Ein weiterer Faktor ist die zunehmende Monokultur auf unseren Feldern. Man kann sich täglich von Schnitzel und Pommes ernähren – kann man, ist aber nicht gesund, fragen Sie mal Ihren Hausarzt. Genauso geht es unseren Insekten, wenn großflächig das selbe angebaut wird. Die blühenden Streifen an den Ackerrändern fehlen fast völlig. Die früher üblichen Hecken zwischen den Feldern um dem Windbruch vorzubeugen fehlen fast überall. Vorhandene Biotope liegen wie Inseln in der Agrar- und Siedlungslandschaft, zu weit auseinander, daß ein Austausch der Insekten untereinander stattfinden könnte, der Genpool verarmt. Aber auch im Siedlungsbereich ist nicht alles im grünen Bereich. Der Trend die Flächen um das Eigenheim mit Schotter aufzufüllen, von Garten kann man in diesem Zusammenhang nun wahrlich nicht mehr sprechen, nimmt leider zu. Das ist sicherlich recht pflegeleicht, für Insekten aber eine Wüste. Auch die Mähroboter betrachte ich eher kritisch. Die halten den Rasen vielleicht schön kurz, aber da hat kein Gänseblümchen eine Chance. Aber auch in den Innenstädten werden zunehmend Flächen wie Plätze und Fußgängerzonen pfegeleicht durch Plastersteine versiegelt.

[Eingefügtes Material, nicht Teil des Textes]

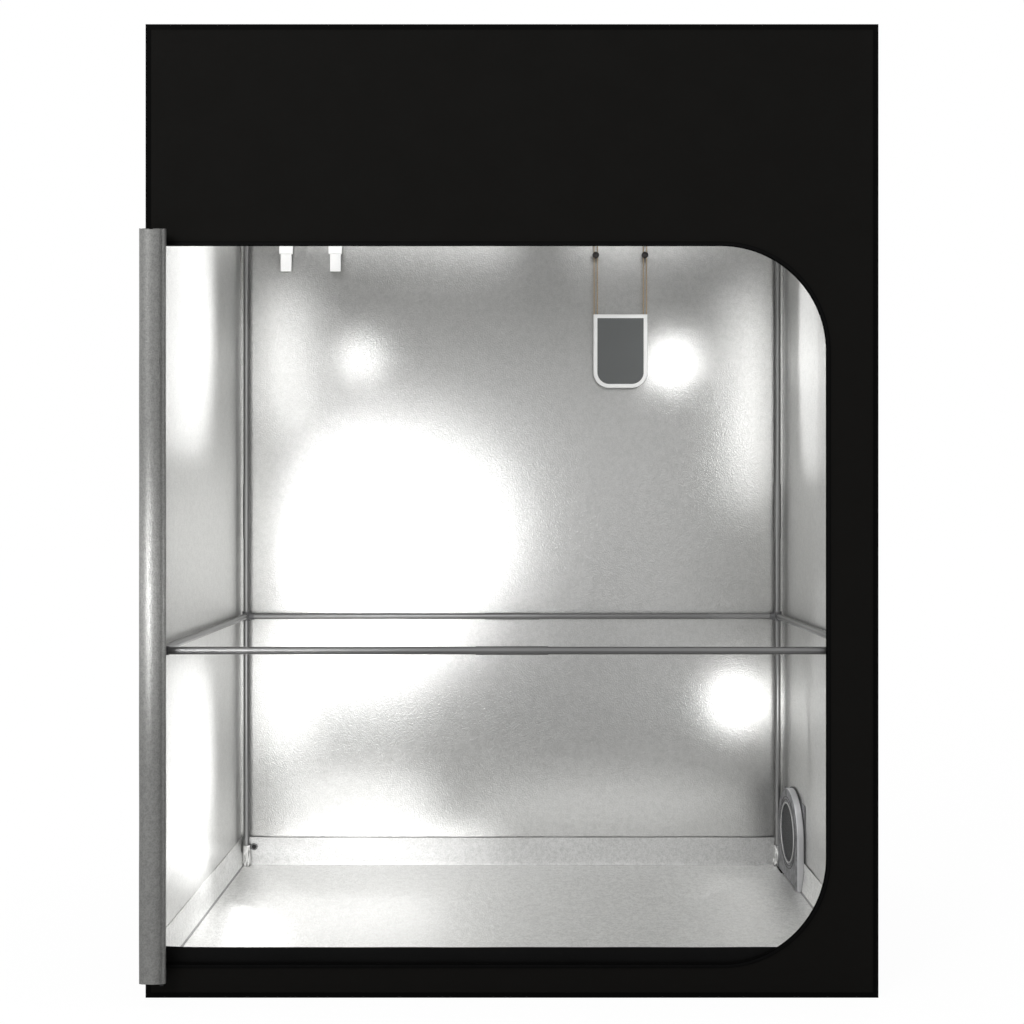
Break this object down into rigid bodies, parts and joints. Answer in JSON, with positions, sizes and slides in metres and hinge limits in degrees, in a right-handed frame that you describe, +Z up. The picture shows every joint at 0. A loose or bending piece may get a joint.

Die Globalisierung trägt auch ihren Teil dazu bei, bestes Beispiel die Varroamilbe und der kleine Beutenkäfer, der aus Afrika stammt und inzwischen Bienenvölker in den USA und Australien parasitiert. Inzwischen ist er auch in Italien gefunden worden. Die asiatische Hornisse breitet sich ebenfalls inzwischen in Deutschland aus.
Größere Auswirkungen durch Klimaveränderungen sind bisher wohl noch nicht eingetreten. Wie gesagt, bisher.


Wir Menschen verhalten uns, als hätten wir einen zweiten Planeten in der Tasche. Haben wir aber nicht. Es gibt weder einen Planet B noch einen Plan B.
Die Natur braucht den Menschen nicht, wir Menschen aber die Natur.